■ YOUR GOAL:
What is to be transcribed is the run of lines opening with the one that has "Between them it is" and closing with the one that has "for node in", and only that run, exactly.

_____

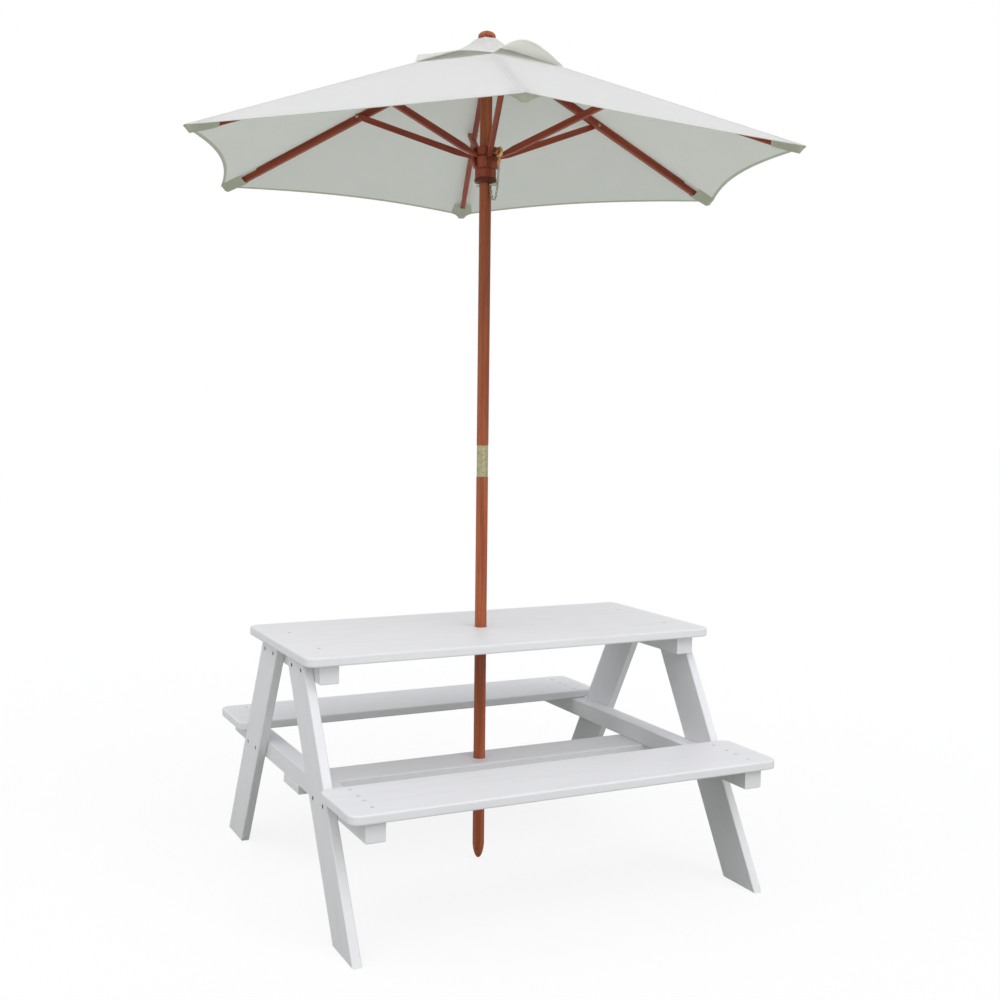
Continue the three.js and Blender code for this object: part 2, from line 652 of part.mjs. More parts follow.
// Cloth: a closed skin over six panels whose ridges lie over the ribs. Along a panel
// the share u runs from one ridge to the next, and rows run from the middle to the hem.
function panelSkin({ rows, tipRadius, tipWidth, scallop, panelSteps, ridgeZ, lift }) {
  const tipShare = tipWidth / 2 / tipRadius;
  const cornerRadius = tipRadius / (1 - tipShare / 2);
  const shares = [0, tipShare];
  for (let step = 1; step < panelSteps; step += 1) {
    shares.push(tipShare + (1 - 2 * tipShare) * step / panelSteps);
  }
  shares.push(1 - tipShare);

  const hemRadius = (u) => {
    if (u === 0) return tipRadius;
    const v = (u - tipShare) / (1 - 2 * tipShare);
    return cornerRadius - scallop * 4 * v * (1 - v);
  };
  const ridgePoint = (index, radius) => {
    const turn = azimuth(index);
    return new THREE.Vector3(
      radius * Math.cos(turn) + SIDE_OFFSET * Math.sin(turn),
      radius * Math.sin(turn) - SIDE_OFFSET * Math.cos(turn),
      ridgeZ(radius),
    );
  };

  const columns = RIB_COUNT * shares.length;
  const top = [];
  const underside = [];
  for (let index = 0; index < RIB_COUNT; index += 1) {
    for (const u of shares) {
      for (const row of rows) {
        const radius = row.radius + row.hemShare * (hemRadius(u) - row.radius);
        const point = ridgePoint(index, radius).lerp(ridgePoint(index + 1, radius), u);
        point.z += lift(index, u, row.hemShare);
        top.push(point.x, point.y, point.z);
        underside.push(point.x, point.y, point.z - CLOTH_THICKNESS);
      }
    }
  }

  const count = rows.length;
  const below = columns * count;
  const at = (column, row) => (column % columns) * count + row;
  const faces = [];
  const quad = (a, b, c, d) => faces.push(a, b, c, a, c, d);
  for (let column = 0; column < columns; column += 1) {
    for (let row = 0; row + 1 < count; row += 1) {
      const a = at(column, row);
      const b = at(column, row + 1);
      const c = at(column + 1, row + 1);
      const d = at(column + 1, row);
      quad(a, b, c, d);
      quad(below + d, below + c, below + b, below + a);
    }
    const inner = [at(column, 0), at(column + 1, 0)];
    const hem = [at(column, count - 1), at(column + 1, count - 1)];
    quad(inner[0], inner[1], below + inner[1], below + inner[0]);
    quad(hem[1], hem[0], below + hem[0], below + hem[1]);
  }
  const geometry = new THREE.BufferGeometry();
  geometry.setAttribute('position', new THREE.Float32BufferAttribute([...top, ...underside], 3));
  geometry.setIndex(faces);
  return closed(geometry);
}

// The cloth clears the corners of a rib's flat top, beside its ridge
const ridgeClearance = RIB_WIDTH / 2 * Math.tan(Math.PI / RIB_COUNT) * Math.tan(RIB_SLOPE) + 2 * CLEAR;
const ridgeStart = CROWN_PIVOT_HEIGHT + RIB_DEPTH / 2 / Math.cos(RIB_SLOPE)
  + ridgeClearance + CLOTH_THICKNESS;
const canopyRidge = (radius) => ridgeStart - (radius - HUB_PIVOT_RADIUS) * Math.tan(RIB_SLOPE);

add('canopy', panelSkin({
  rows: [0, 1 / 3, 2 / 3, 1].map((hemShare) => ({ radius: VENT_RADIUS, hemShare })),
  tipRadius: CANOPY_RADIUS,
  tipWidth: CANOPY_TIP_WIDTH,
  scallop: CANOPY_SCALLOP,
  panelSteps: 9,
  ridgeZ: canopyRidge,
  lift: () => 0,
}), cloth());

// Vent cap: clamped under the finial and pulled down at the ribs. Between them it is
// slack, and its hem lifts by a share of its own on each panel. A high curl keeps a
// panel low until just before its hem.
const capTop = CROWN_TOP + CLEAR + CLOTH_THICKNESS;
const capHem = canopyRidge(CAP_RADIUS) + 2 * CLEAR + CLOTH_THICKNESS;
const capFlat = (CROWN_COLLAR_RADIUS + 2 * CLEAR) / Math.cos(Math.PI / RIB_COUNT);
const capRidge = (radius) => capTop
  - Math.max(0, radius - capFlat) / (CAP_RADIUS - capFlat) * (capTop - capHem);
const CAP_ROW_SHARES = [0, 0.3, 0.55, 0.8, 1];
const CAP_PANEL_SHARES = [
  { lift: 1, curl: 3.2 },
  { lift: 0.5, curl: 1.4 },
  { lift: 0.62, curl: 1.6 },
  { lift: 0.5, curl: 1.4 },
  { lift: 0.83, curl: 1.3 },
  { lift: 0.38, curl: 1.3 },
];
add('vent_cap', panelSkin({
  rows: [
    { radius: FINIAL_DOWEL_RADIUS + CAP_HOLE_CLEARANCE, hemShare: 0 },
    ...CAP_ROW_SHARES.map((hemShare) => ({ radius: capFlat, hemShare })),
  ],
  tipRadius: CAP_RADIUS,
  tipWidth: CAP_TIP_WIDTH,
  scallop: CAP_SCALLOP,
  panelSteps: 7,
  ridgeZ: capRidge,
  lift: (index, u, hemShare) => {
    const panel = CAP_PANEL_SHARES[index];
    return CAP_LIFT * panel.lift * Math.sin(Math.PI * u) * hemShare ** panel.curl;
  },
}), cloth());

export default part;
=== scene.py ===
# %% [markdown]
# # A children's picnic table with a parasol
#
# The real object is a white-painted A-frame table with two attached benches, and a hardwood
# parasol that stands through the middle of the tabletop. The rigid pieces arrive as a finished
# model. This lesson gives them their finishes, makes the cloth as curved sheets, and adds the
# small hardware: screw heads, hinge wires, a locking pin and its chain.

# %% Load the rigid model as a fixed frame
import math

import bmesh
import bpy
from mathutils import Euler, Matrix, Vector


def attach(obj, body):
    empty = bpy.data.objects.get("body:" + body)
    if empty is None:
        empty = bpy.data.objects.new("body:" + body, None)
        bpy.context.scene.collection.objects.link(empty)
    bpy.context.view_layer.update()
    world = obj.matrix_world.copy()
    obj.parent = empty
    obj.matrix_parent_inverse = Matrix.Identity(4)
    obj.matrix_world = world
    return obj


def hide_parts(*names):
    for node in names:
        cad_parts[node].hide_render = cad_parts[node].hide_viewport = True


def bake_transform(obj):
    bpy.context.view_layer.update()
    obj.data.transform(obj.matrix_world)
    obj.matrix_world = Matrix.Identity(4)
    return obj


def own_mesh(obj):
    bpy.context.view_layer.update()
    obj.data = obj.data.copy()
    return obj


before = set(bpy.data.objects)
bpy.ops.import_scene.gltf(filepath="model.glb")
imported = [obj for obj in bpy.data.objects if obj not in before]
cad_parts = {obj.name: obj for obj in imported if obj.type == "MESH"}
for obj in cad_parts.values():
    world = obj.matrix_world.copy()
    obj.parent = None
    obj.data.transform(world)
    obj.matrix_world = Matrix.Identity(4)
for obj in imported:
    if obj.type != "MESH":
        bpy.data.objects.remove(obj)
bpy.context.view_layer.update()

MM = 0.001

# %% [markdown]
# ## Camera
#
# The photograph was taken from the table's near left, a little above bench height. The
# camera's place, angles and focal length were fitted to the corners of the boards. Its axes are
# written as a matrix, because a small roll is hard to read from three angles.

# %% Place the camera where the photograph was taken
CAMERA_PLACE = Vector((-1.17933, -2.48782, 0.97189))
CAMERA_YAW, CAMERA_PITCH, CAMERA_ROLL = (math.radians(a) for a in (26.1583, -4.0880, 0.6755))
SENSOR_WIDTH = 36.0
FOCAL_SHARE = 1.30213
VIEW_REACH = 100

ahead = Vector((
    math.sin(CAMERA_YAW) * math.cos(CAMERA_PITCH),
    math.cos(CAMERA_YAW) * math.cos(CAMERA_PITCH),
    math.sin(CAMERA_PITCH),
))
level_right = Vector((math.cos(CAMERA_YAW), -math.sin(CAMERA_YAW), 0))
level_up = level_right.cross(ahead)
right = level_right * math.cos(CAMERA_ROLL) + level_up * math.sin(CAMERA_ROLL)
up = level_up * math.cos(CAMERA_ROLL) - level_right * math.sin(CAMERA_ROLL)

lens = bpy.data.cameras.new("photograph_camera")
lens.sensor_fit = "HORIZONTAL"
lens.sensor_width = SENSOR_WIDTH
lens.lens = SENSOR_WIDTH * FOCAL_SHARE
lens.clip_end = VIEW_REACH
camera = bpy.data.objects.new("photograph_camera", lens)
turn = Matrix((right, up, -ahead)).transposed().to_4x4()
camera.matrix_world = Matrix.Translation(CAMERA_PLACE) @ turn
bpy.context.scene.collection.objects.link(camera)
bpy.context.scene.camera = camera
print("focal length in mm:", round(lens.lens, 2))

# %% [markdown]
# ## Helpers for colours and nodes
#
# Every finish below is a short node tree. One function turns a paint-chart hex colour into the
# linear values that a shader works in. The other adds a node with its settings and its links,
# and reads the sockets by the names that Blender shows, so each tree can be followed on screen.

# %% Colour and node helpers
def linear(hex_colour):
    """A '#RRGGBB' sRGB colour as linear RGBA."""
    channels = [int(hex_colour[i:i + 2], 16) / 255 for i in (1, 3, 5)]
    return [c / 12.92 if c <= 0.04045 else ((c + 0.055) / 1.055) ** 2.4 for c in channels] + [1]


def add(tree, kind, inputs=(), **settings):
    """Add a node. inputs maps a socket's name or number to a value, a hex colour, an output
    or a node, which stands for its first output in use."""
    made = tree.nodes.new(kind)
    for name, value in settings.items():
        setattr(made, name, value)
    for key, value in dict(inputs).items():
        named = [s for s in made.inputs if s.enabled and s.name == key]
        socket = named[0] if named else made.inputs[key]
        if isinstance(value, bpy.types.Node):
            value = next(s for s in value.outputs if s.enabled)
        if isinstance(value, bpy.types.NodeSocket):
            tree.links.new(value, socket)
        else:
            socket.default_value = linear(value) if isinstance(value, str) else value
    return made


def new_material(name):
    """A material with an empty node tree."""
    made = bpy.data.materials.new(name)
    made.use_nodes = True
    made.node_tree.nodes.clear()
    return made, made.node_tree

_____

■ COMPLETE RESPONSE:
// Vent cap: clamped under the finial and pulled down at the ribs. Between them it is
// slack, and its hem lifts by a share of its own on each panel. A high curl keeps a
// panel low until just before its hem.
const capTop = CROWN_TOP + CLEAR + CLOTH_THICKNESS;
const capHem = canopyRidge(CAP_RADIUS) + 2 * CLEAR + CLOTH_THICKNESS;
const capFlat = (CROWN_COLLAR_RADIUS + 2 * CLEAR) / Math.cos(Math.PI / RIB_COUNT);
const capRidge = (radius) => capTop
  - Math.max(0, radius - capFlat) / (CAP_RADIUS - capFlat) * (capTop - capHem);
const CAP_ROW_SHARES = [0, 0.3, 0.55, 0.8, 1];
const CAP_PANEL_SHARES = [
  { lift: 1, curl: 3.2 },
  { lift: 0.5, curl: 1.4 },
  { lift: 0.62, curl: 1.6 },
  { lift: 0.5, curl: 1.4 },
  { lift: 0.83, curl: 1.3 },
  { lift: 0.38, curl: 1.3 },
];
add('vent_cap', panelSkin({
  rows: [
    { radius: FINIAL_DOWEL_RADIUS + CAP_HOLE_CLEARANCE, hemShare: 0 },
    ...CAP_ROW_SHARES.map((hemShare) => ({ radius: capFlat, hemShare })),
  ],
  tipRadius: CAP_RADIUS,
  tipWidth: CAP_TIP_WIDTH,
  scallop: CAP_SCALLOP,
  panelSteps: 7,
  ridgeZ: capRidge,
  lift: (index, u, hemShare) => {
    const panel = CAP_PANEL_SHARES[index];
    return CAP_LIFT * panel.lift * Math.sin(Math.PI * u) * hemShare ** panel.curl;
  },
}), cloth());

export default part;
=== scene.py ===
# %% [markdown]
# # A children's picnic table with a parasol
#
# The real object is a white-painted A-frame table with two attached benches, and a hardwood
# parasol that stands through the middle of the tabletop. The rigid pieces arrive as a finished
# model. This lesson gives them their finishes, makes the cloth as curved sheets, and adds the
# small hardware: screw heads, hinge wires, a locking pin and its chain.

# %% Load the rigid model as a fixed frame
import math

import bmesh
import bpy
from mathutils import Euler, Matrix, Vector


def attach(obj, body):
    empty = bpy.data.objects.get("body:" + body)
    if empty is None:
        empty = bpy.data.objects.new("body:" + body, None)
        bpy.context.scene.collection.objects.link(empty)
    bpy.context.view_layer.update()
    world = obj.matrix_world.copy()
    obj.parent = empty
    obj.matrix_parent_inverse = Matrix.Identity(4)
    obj.matrix_world = world
    return obj


def hide_parts(*names):
    for node in names:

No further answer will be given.